Conroy's relationship with the Duchess was the subject of much speculation both before and after his death in 1854. When the Duke of Wellington was asked if the Duchess and Conroy were lovers, he replied that he "supposed so". In August 1829, Wellington reported to court diarist Charles Greville that Victoria, then ten years old, had caught Conroy and her mother engaged in "some familiarities". Victoria told her governess, Baroness Lehzen, who in turn told Madame de Spaeth, one of the Duchess's ladies-in-waiting. De Spaeth confronted the Duchess about the relationship and was immediately dismissed. All of this was recorded by Greville; his subsequent diary entry has led to the persistent belief that the Duchess and Conroy were lovers. Later, as an aged Queen, Victoria was aghast to discover that many people did indeed believe that her mother and Conroy were intimate and stated that the Duchess' piety would have prevented this.
During Victoria's lifetime and after her death in 1901, there have been rumours that Conroy or someone else, and not the Duke of Kent, was her biological father. Historians have continued to debate the accuracy and validity of these claims. In his 2003 work The Victorians, biographer A. N. Wilson suggests that Victoria was not actually descended from George III because several of her descendants had haemophilia, which was unknown among her recognised ancestors. Haemophilia is a genetic disease that impairs the body's ability to control blood clotting, which is used to stop bleeding when a blood vessel is broken; it is carried in the female line but the symptoms manifest mostly in males. Wilson proposes that the Duchess of Kent took a lover (not necessarily Conroy) to ensure that a Coburg would sit on the British throne.

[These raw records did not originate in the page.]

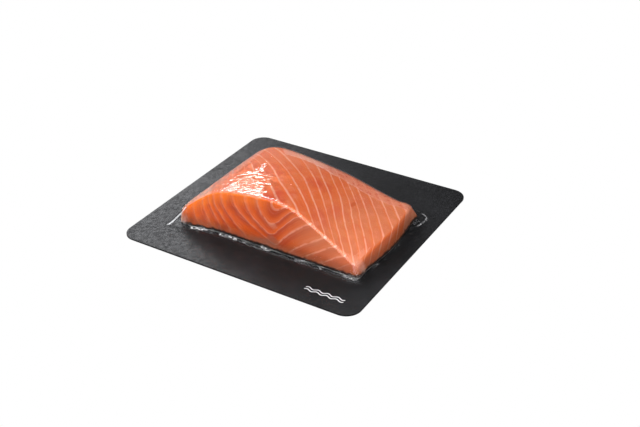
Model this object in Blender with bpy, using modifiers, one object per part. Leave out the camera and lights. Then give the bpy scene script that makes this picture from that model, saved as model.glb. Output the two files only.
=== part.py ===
"""A fillet of salmon, skin side down on a black card board, sealed under clear film.

Metres, +Z up. The origin is at the middle of the board's underside. +X runs from the thick back
of the fillet to its thin belly, and +Y from the cut front face to the far one.
"""

from math import atan2, cos, degrees, exp, pi, radians, sin

import bmesh
import bpy
from mathutils import Vector

MM = 0.001

# The card board.
BOARD_WIDTH = 200 * MM
BOARD_DEPTH = 183.7 * MM
BOARD_THICKNESS = 1.0 * MM
BOARD_CORNER = 11.6 * MM
ARC_STEPS = 10

# What lies on something else keeps this gap to it.
GAP = 0.3 * MM

# The fish's own skin, under the flesh.
SKIN_THICKNESS = 0.9 * MM
SKIN_INSET = 0.6 * MM
SKIN_BOTTOM = BOARD_THICKNESS + GAP
FLESH_BOTTOM = SKIN_BOTTOM + SKIN_THICKNESS + GAP

# The flesh's foot: where each side stands, and how far it drifts or bows.
FOOT_LEFT = -71.5 * MM
FOOT_RIGHT = 82.3 * MM
FOOT_FRONT = -53.0 * MM
FOOT_FAR = 41.0 * MM
LEFT_DRIFT = 4.6 * MM
RIGHT_BOW = 2.6 * MM
FRONT_TOE = 3.8 * MM
FRONT_TOE_REACH = 0.22
FAR_BOW = 2.0 * MM

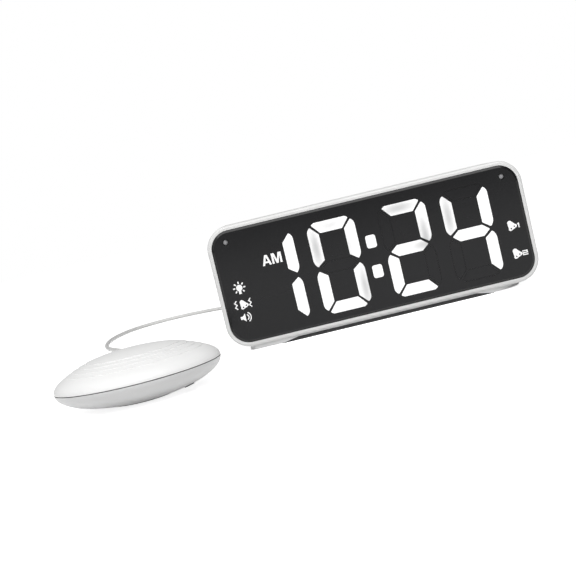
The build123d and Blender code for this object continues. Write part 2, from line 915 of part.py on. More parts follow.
def battery_cup_cuts():
    """Hollow of the cell's cup: the bore, the groove for the cap's lugs and their two entries."""
    hollow_front_y = back_wall_y - cup_depth + cup_floor
    reach = cap_radius + lug_reach + body_gap
    cap_front_y = case_back_y - cap_thickness
    groove_front_y = cap_front_y - cap_skirt_depth - lug_room
    groove_back_y = cap_front_y - cap_skirt_depth + lug_thickness + lug_room
    ring = Circle(reach) - Circle(cap_radius)
    cuts = [rod(cap_radius + body_gap, cell_place, hollow_front_y, case_back_y + cut_over)]
    middle = Pos(cell_place[0], cell_place[1])
    cuts.append(front_slab(middle * ring, groove_front_y, groove_back_y))
    entry = ring & Rectangle(2 * reach, lug_width + 2 * body_gap)
    entry = middle * Rot(0, 0, -cap_turn) * entry
    cuts.append(front_slab(entry, groove_front_y, case_back_y + cut_over))
    return cuts


def snooze_outline(grow):
    """The snooze button seen from above."""
    outline = SlotOverall(snooze_length + 2 * grow, snooze_width + 2 * grow)
    return Pos(0, snooze_y) * outline


def rear_housing():
    """White tub of the case: all walls, the lip, the screw tubes, the posts and the cuts."""
    body = front_slab(case_outline(0), bezel_back_y, case_back_y)
    body = fillet(body.faces().sort_by(Axis.Y)[-1].edges(), back_rounding)
    body = chamfer(body.faces().sort_by(Axis.Y)[0].edges(), seam_chamfer)
    hollow = front_slab(case_outline(case_wall), bezel_back_y - cut_over, back_wall_y)
    hollow = fillet(hollow.faces().sort_by(Axis.Y)[-1].edges(), back_rounding - case_wall)
    body -= hollow
    lip_inside = case_outline(case_wall + lip_thickness)
    body += front_slab(case_outline(case_wall - lip_root) - lip_inside, bezel_back_y + seam_chamfer,
                       bezel_back_y + lip_depth)
    body += front_slab(case_outline(case_wall + fit_gap) - lip_inside, bezel_back_y - lip_depth,
                       bezel_back_y + lip_depth)
    grow = case_wall / 2
    body += [rod(tube_radius, place, guide_boss_end_y, back_wall_y + grow) for place in boss_places]
    body += [rod(post_radius, place, board_back_y, back_wall_y + grow) for place in post_places]
    body += rod(cap_radius + cup_wall, cell_place, back_wall_y - cup_depth, back_wall_y + grow)
    ring = Circle(speaker_radius + fit_gap + speaker_ring_wall) - Circle(speaker_radius + fit_gap)
    body += front_slab(Pos(speaker_place[0], speaker_place[1]) * ring,
                       back_wall_y - speaker_ring_depth, back_wall_y + grow)
    cuts = []
    head_seat_y = guide_boss_end_y + tube_floor
    for place in boss_places:
        cuts.append(rod(well_radius, place, head_seat_y, case_back_y + cut_over))
        cuts.append(rod(case_screw_radius + shaft_gap, place, guide_boss_end_y - cut_over, head_seat_y))
    cuts += [rod(board_screw_radius + shaft_gap, place, board_back_y - cut_over,
                 board_back_y + post_pilot) for place in post_places]
    through_y = back_wall_y - cut_over
    outside_y = case_back_y + cut_over
    cuts += [front_slab(slot, through_y, outside_y) for slot in grille_slots()]
    cuts += [rod(set_button_radius + body_gap, place, through_y, outside_y)
             for place in set_button_places()]
    slide_room = slide_stem_width + 2 * slide_travel + 2 * body_gap
    cuts += [block(slide_room, slide_stem_height + 2 * body_gap, place, through_y, outside_y)
             for place in (mode_slide_place, dimmer_slide_place)]
    cuts.append(rod(volume_shaft_radius + body_gap, volume_place, through_y, outside_y))
    cuts += [rod(socket_nose_radius + fit_gap, (x, socket_height_z), through_y, outside_y)
             for x in (power_place_x, shaker_place_x)]
    cuts += battery_cup_cuts()
    top_cut = Pos(0, 0, case_top_z - case_wall - cut_over) * snooze_outline(body_gap)
    cuts.append(extrude(top_cut, amount=case_wall + 2 * cut_over, dir=(0, 0, 1)))
    cuts += [upright(plinth_screw_radius + shaft_gap, (side * plinth_screw_place, 0),
                     case_lift - cut_over, case_lift + case_wall + cut_over) for side in (-1, 1)]
    return body - cuts


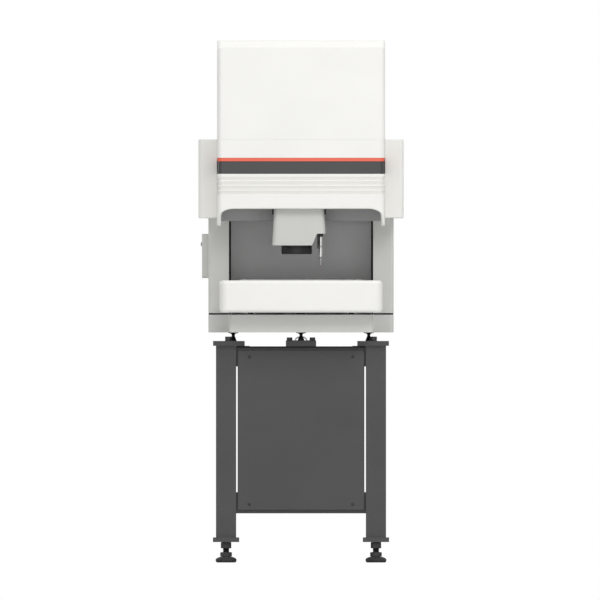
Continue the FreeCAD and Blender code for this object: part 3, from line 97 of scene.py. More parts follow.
class Finish:  # the nodes of one material, or of the world
    def __init__(self, holder):
        self.holder = holder
        holder.use_nodes = True
        self.tree = holder.node_tree
        self.tree.nodes.clear()

    def node(self, kind, settings=None, values=None, out=0):
        made = self.tree.nodes.new(kind)
        for key, value in (settings or {}).items():
            setattr(made, key, value)
        for key, value in (values or {}).items():
            if isinstance(value, Wire):
                self.tree.links.new(value.socket, made.inputs[key])
            else:
                made.inputs[key].default_value = value
        return Wire(self, made.outputs[out]) if made.outputs else made

    def noise(self, scale, detail=2.0, stretch=(1.0, 1.0, 1.0)):  # grey clouds in metres of the object
        spot = self.node("ShaderNodeTexCoord", out="Object")
        spot = self.node("ShaderNodeMapping", values={"Vector": spot, "Scale": stretch})
        return self.node("ShaderNodeTexNoise", values={"Vector": spot, "Scale": scale, "Detail": detail})

    def band(self, value, low, high):  # 0 under low, 1 over high
        return self.node("ShaderNodeMapRange", {"clamp": True},
                         {"Value": value, "From Min": low, "From Max": high})

    def mix(self, factor, first, second):
        return self.node("ShaderNodeMix", {"data_type": "RGBA"}, {0: factor, 6: first, 7: second}, out=2)

    def facingUp(self):  # 1 on faces that look up
        normal = self.node("ShaderNodeNewGeometry", out="Normal")
        return self.band(self.node("ShaderNodeSeparateXYZ", values={0: normal}, out="Z"), 0.75, 0.98)

    def bump(self, height, depth, strength=1.0):
        return self.node("ShaderNodeBump",
                         values={"Height": height, "Distance": depth, "Strength": strength})

    def done(self, values):
        shader = self.node("ShaderNodeBsdfPrincipled", values=values)
        self.node("ShaderNodeOutputMaterial", values={"Surface": shader})
        return self.holder


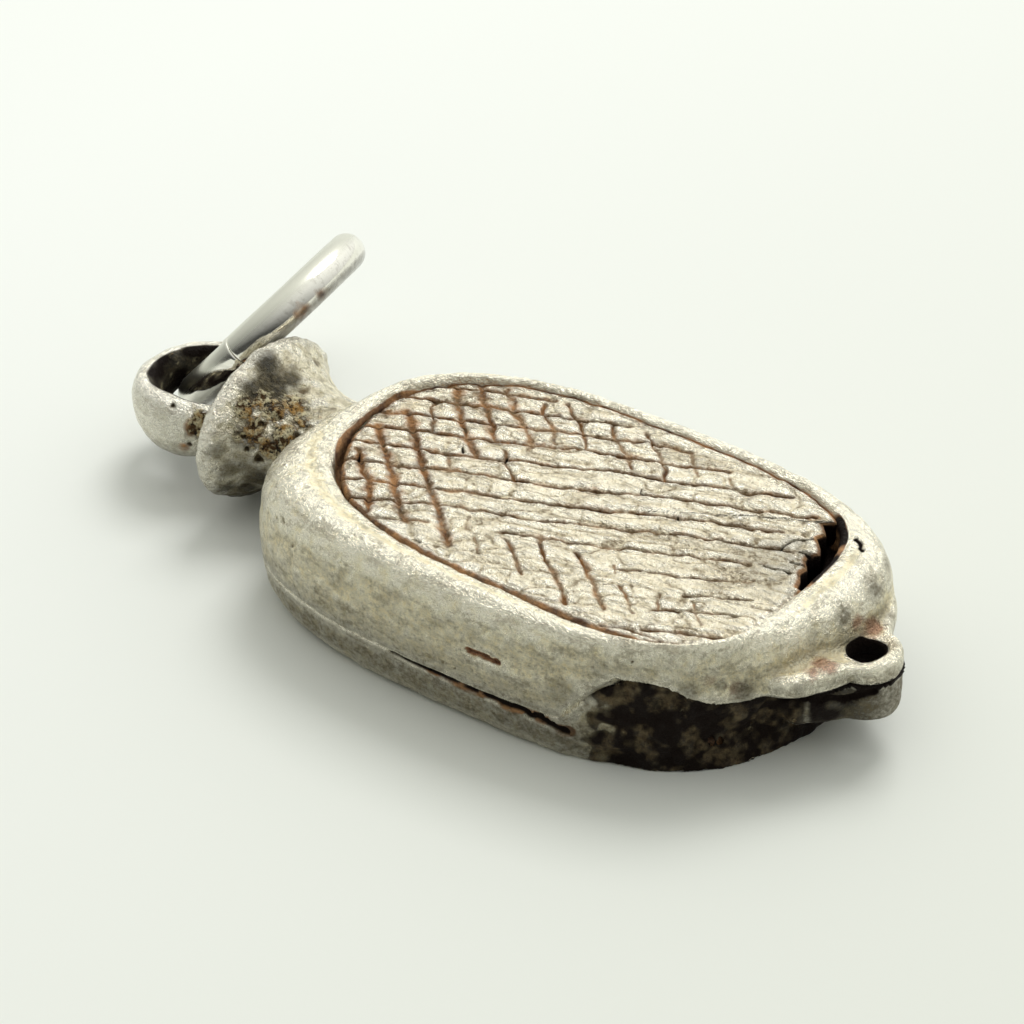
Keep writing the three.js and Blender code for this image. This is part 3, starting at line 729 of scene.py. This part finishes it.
def plate(node, name, side, seed, broken, lift):
    """A crowned plate with its cuts, from a CAD plate's box. side is 1 for the front face."""
    middle, reach, half_width, low, high = plate_frame(node)
    v, u = (part.ravel() for part in np.meshgrid(np.linspace(-1, 1, PLATE_GRID[1] + 1),
                                                 np.linspace(-1, 1, PLATE_GRID[0] + 1)))
    wide = np.abs(u) > np.abs(v)
    radius = np.where(wide, u, v)
    safe = np.where(radius == 0, 1, radius)
    turn = np.where(wide, math.pi / 4 * v / safe, math.pi / 2 - math.pi / 4 * u / safe)
    half_length = sum(reach) / 2
    angle = np.arctan2(radius * np.sin(turn) * half_width, radius * np.cos(turn) * half_length)
    share = np.abs(radius)
    edge = plate_edge(angle, reach, half_width, broken)
    flat = (share * edge)[:, None] * np.column_stack([np.cos(angle), np.sin(angle)])
    from_edge = (1 - share) * edge
    middle_shift = np.array([(reach[0] - reach[1]) / 2, 0])
    mirrored = (flat + middle_shift) * (1, side)

    deep, near = cut_depth(mirrored, CUTS, seed)
    thin, _ = cut_depth(mirrored, FINE_CUTS, seed)
    split_shade, _ = cut_depth(mirrored, [(line, 1.2, CRACK_WIDTH) for line in CRACKS] if broken else [], seed)
    spot = np.column_stack([mirrored, np.zeros(len(flat))])
    along = spot @ (math.cos(RISING_WAY), math.sin(RISING_WAY), 0)
    across = spot @ (-math.sin(RISING_WAY), math.cos(RISING_WAY), 0)
    streak, wrinkled = (np.column_stack([along * pull, across, spot[:, 2]]) for pull in (0.25, 0.45))
    rounding = PLATE_ROUNDING * (1 + 0.5 * lumps(spot, 0.4, seed + 7))
    fall = fade(1 - from_edge / rounding) ** 2
    flush = between(angle, FLUSH_TURNS) if broken else 0
    height = (PLATE_CROWN * (1 - share ** 4) - EDGE_FALL * fall * (1 - flush) - CUT_DEPTH * deep
              - CUT_SINK * near)
    height += 0.018 * lumps(spot, 1.3, seed + 8) + 0.012 * lumps(spot, 0.4, seed + 9)
    height += 0.012 * lumps(streak, 0.14, seed + 10) + 0.005 * lumps(spot, 0.10, seed + 11)
    wrinkle = sum(np.exp(-((lumps(wrinkled, size, seed + k) / 0.13) ** 2))
                  for k, size in ((12, 0.50), (13, 0.30)))
    if broken:
        height += FAR_RISE * fade(flat[:, 1] / half_width) ** 2
    height -= WRINKLE_DEPTH * wrinkle * (0.7 + 0.5 * lumps(spot, 0.8, seed + 14)) + CRACK_DEPTH * split_shade
    edge_level = (high if side > 0 else -low) - PLATE_CROWN - 0.01 + lift
    top = edge_level + height
    seat = low if side > 0 else -high

    columns, rows = PLATE_GRID[1] + 1, PLATE_GRID[0] + 1
    index = np.arange(rows * columns).reshape(rows, columns)
    quads = np.stack([index[:-1, :-1], index[1:, :-1], index[1:, 1:], index[:-1, 1:]], -1)
    rim = np.concatenate([index[:-1, 0], index[-1, :-1], index[:0:-1, -1], index[0, :0:-1]])
    count, ring = len(flat), len(rim)
    under = np.arange(ring) + count
    hub = count + ring
    walls = np.column_stack([rim, under, np.roll(under, -1), np.roll(rim, -1)])
    fan = np.column_stack([under, np.full(ring, hub), np.roll(under, -1)])
    places = np.vstack([np.column_stack([flat, top]),
                        np.column_stack([flat[rim], np.full(ring, seat)]), [0, 0, seat]])
    places[:, :2] += middle
    places[:, 2] *= side
    faces = quads.reshape(-1, 4).tolist() + walls.tolist() + fan.tolist()
    piece = piece_of(name, places.tolist(), faces)
    neck_side = fade(-2 - mirrored[:, 0], 2.5)
    gone = between(angle, BREAK_TURNS, 2) * (share == 1) if broken else 0
    masks = (("groove", np.maximum(deep, near * (0.6 + 0.16 * neck_side)), 1),
             ("floor", np.maximum(thin, deep * 0.45), 1),
             ("split_shade", np.maximum(split_shade, gone * 0.45), broken),
             ("edge_dirt", np.exp(-((from_edge / EDGE_DIRT) ** 2)) * (1 - flush), 1),
             ("wrinkle", wrinkle * 0.9, 0))
    for label, values, underside in masks:
        save_mask(piece, label, np.concatenate([values, np.full(ring + 1, float(underside))]))
    return piece


front_plate = plate("front_panel", "front_plate", 1, 61, True, FRONT_LIFT)
back_plate = plate("back_panel", "back_plate", -1, 83, False, 0)

# %% [markdown]
# ## The jump ring
# The ring is smooth drawn wire, the only polished piece. Facets would show at once in its
# reflections, so it isn't remeshed. The record gives its middle and its axis, the CAD ring gives
# its two radii, and we sweep a fine round tube between the two ends of its hairline cut.

# %% Sweep the ring
WIRE_STEPS, WIRE_SIDES = 400, 56
CUT_ANGLE, CUT_GAP, END_ROUNDING = math.radians(20), 0.006, 0.008


def swept_ring(node, mount, name):
    """A smooth open ring of round wire with the measures of a CAD ring."""
    place = next(m for m in frame["record"]["mounts"] if m["name"] == mount)
    middle, normal = np.array(place["pos_m"]) / MM, np.array(place["axis"])
    normal /= np.linalg.norm(normal)
    level = np.cross((0, 0, 1), normal)
    level /= np.linalg.norm(level)
    slope = np.cross(normal, level)
    spread = np.array([v.co for v in frame["nodes"][node].data.vertices]) / MM - middle
    far = np.linalg.norm(spread - np.outer(spread @ normal, normal), axis=1)
    radius, wire = (far.max() + far.min()) / 2, (far.max() - far.min()) / 2
    half_gap = CUT_GAP / radius / 2
    turn = CUT_ANGLE + half_gap + np.linspace(0, 1, WIRE_STEPS) * (2 * math.pi - 2 * half_gap)
    start = np.minimum(turn - turn[0], turn[-1] - turn) * radius
    bevel = np.sqrt(1 - fade(1 - start / END_ROUNDING) ** 2 * 0.06)
    round_wire = np.linspace(0, 2 * math.pi, WIRE_SIDES, endpoint=False)
    out = np.cos(turn)[:, None] * level + np.sin(turn)[:, None] * slope
    around = (np.cos(round_wire)[None, :, None] * out[:, None, :]
              + np.sin(round_wire)[None, :, None] * normal)
    places = middle + radius * out[:, None, :] + wire * bevel[:, None, None] * around
    flat = places.reshape(-1, 3)
    index = np.arange(len(flat)).reshape(WIRE_STEPS, WIRE_SIDES)
    after = np.roll(index, -1, axis=1)
    quads = np.stack([index[:-1], after[:-1], after[1:], index[1:]], -1).reshape(-1, 4)
    print(f"{name}: radius {radius:.3f} mm, wire {wire:.3f} mm")
    ends = [index[0, ::-1].tolist(), index[-1].tolist()]
    return piece_of(name, flat.tolist(), quads.tolist() + ends)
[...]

Conroy has been portrayed numerous times in film and television. Herbert Wilcox's Victoria the Great (1937) depicted Conroy as a "smarmy character" who is not well developed in the film. The baronet was played by Stefan Skodler in 1954's The Story of Vickie, and Herbert Hübner in Mädchenjahre einer Königin (1936). Patrick Malahide played Conroy in Victoria & Albert, a 2001 TV miniseries that depicted Victoria's early influences. English actor Mark Strong played him in the 2009 film The Young Victoria. The film depicts Conroy as a maniacal controlling pseudo-father to the young Victoria during the year preceding her accession even going so far as depicting him assaulting the Princess twice. The film goes on to depict Conroy's expulsion from Queen Victoria's household.
Conroy also appears in numerous historical fiction novels about Queen Victoria. Writing under the pen names Jean Plaidy and Eleanor Burford, author Eleanor Hibbert published a series of novels in the 1970s and 1980s, which included The Captive of Kensington Palace (1972), The Queen and Lord M (1973) and Victoria Victorious: The Story of Queen Victoria (1985). A. E. Moorat released the parody novel Queen Victoria: Demon Hunter in 2009.
Described in his own lifetime as a "ridiculous fellow", Conroy has not been the recipient of much recent positive historical opinion. Twentieth-century Historian Christopher Hibbert writes that Conroy was a "good-looking man of insinuating charm, tall, imposing, vain, clever, unscrupulous, plausible and of limitless ambition." For her part, 21st-century Historian Gillian Gill describes Conroy as "a career adventurer, expert manipulator and domestic martinet" who came to England with "small means, some ability and mighty ambition." In 2004, Elizabeth Longford wrote that Conroy "was not the arch-villain Victoria painted, but the victim of his own inordinate ambition."